**Problem to solve:** Repeat exactly the lines from the start through the line with "wearing, mottling = wear", both ends included.

**Data segment:**
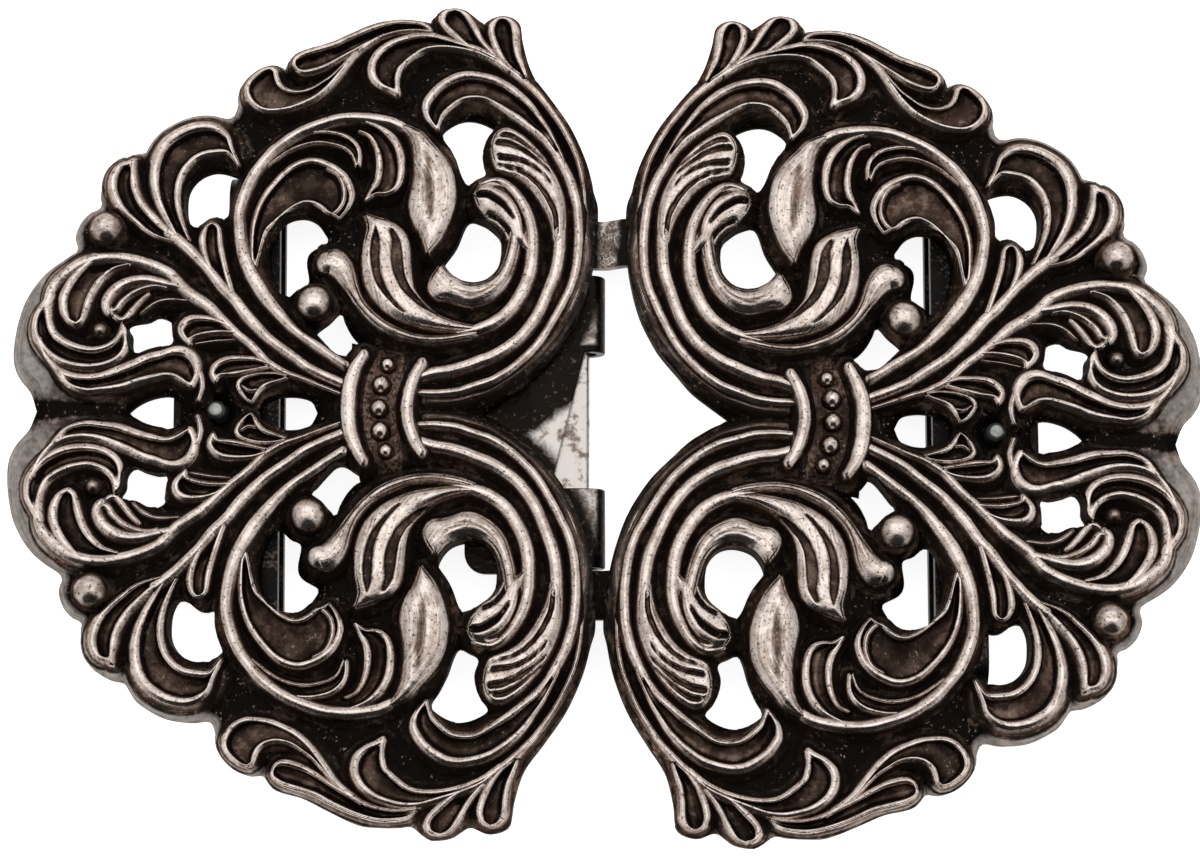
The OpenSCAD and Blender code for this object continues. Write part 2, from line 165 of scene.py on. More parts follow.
def makeOxidisedSilver():
    shader = newShader("oxidisedSilver")
    finish = shader.attribute("finish", "Color")
    silver, brown, slope = shader.add("ShaderNodeSeparateColor", {}, {0: finish}, 0, 1, 2)
    wear = shader.noise(oxide["wearScale"], 5, 0.62)
    mottle = shader.noise(oxide["mottleScale"], 5, 0.66)
    pits = shader.noise(oxide["pitScale"], 2, 0.5)
    grain = shader.scaled(shader.attribute("grain", "Vector"), oxide["streak"])
    streak = shader.noise(1.0, 4, 0.58, coord=grain)
    wearing, mottling = wear - 0.5, mottle - 0.5

    level = silver + wearing * oxide["wearDepth"] * (silver * 1.1 + 0.1)
    level = level + (streak - 0.5) * oxide["streakDepth"] * silver * (1.3 - silver) * 2.6
    level = level - (1 - pits.between(0.32, 0.4)) * oxide["pitDepth"] * silver
    metal = shader.mix(mottle.between(0.42, 0.62), shader.ramp(level, oxide["patina"]),
                       shader.ramp(level, oxide["worn"]))

    # the brown crust: some leaves were wiped cleaner than others
    rubbed = (mottle + wearing * 0.7).between(0.4, 0.64)
    wiped = shader.noise(oxide["wipedScale"], 2, 0.5).between(0.38, 0.6)
    earthy = shader.mix(rubbed, oxide["brown"], oxide["paleBrown"])
    earthy = shader.mix(wiped * 0.75 + 0.2, oxide["stipple"], earthy)
    stippled = (1 - pits.between(0.4, 0.54)) * (shader.attribute("finish", "Alpha") * 0.7 + 0.12)
    earthy = shader.mix(stippled, earthy, oxide["stipple"])
    stain = (brown + mottling * 1.5 + wearing * 0.5).between(0.3, 0.8) * (1 - silver.between(0.35, 0.95))
    colour = shader.mix(stain, metal, earthy)

    # the grey of the rubbed outer slopes
    satin = (streak * 0.6 + mottle * 0.4 + wearing * 0.4).between(0.25, 0.72)
    satin = shader.mix(satin, oxide["slope"], oxide["rubbedSlope"])
    colour = shader.mix((slope + wearing * 0.35 + mottling * 0.5).between(0.2, 0.95), colour, satin)

    # specks of bare metal show through the crust, painted pale as glints of light
    glintSpecks = shader.noise(oxide["speckScale"], 2, 0.6).between(0.6, 0.68)
    glintSpecks = glintSpecks * (mottle + wearing * 0.6).between(0.48, 0.62)
    colour = shader.mix(glintSpecks * oxide["speckDepth"], colour, oxide["speck"])

    roughness = level.between(0.1, 0.9) * (oxide["silverRough"] - oxide["oxideRough"]) + oxide["oxideRough"]
    roughness = roughness + wearing * 0.2 + mottling * 0.12
    # light sinks into the oxide's crust, so the hollows glow a little brown
    metallic = level.between(0.08, 0.45) * (1 - oxide["leastMetal"]) + oxide["leastMetal"]
    height = wear * 0.5 + pits * 0.3 + mottle * 0.8 + streak * 0.5
    return shader.finish({"Base Color": colour, "Roughness": roughness, "Metallic": metallic,
                          "Normal": shader.bump(height, 0.55, oxide["bumpDepth"]),
                          "Specular Tint": oxide["edgeTint"], "IOR": oxide["edgeIor"]})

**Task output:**
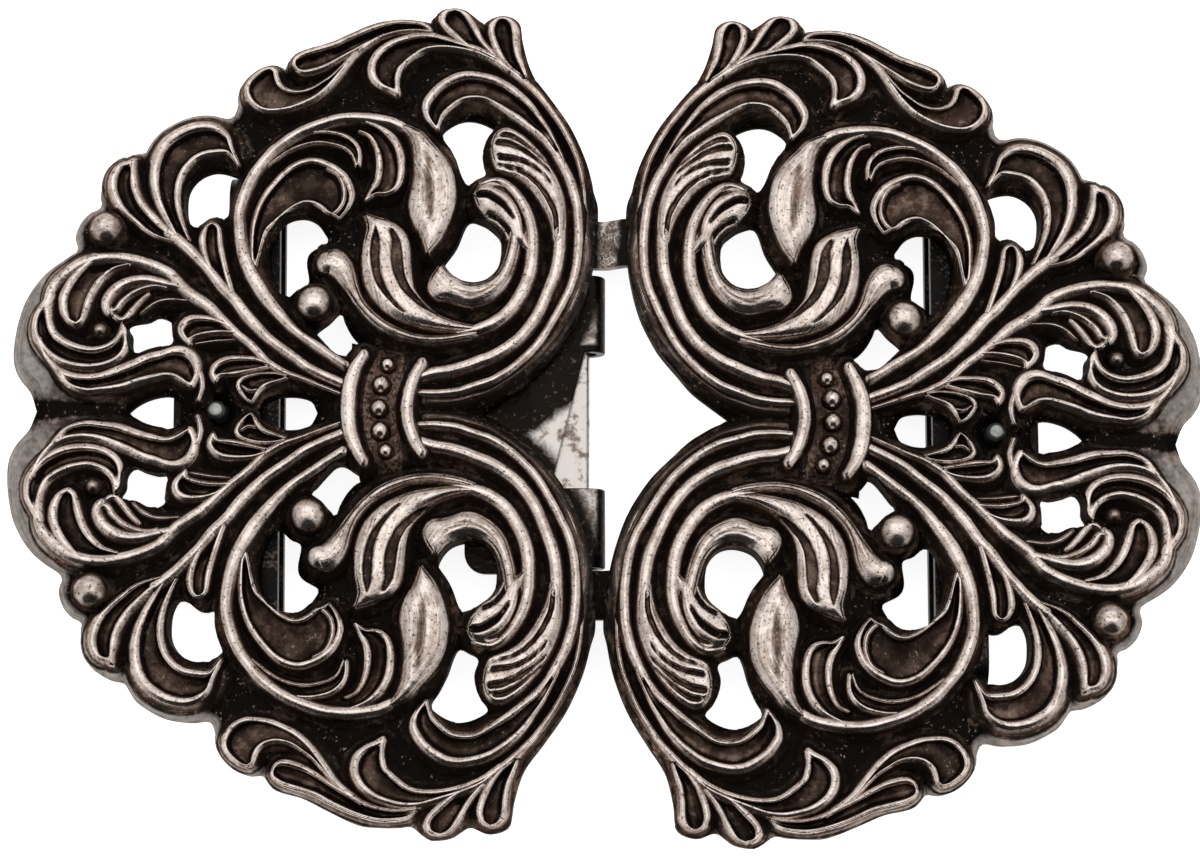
The OpenSCAD and Blender code for this object continues. Write part 2, from line 165 of scene.py on. More parts follow.
def makeOxidisedSilver():
    shader = newShader("oxidisedSilver")
    finish = shader.attribute("finish", "Color")
    silver, brown, slope = shader.add("ShaderNodeSeparateColor", {}, {0: finish}, 0, 1, 2)
    wear = shader.noise(oxide["wearScale"], 5, 0.62)
    mottle = shader.noise(oxide["mottleScale"], 5, 0.66)
    pits = shader.noise(oxide["pitScale"], 2, 0.5)
    grain = shader.scaled(shader.attribute("grain", "Vector"), oxide["streak"])
    streak = shader.noise(1.0, 4, 0.58, coord=grain)
    wearing, mottling = wear - 0.5, mottle - 0.5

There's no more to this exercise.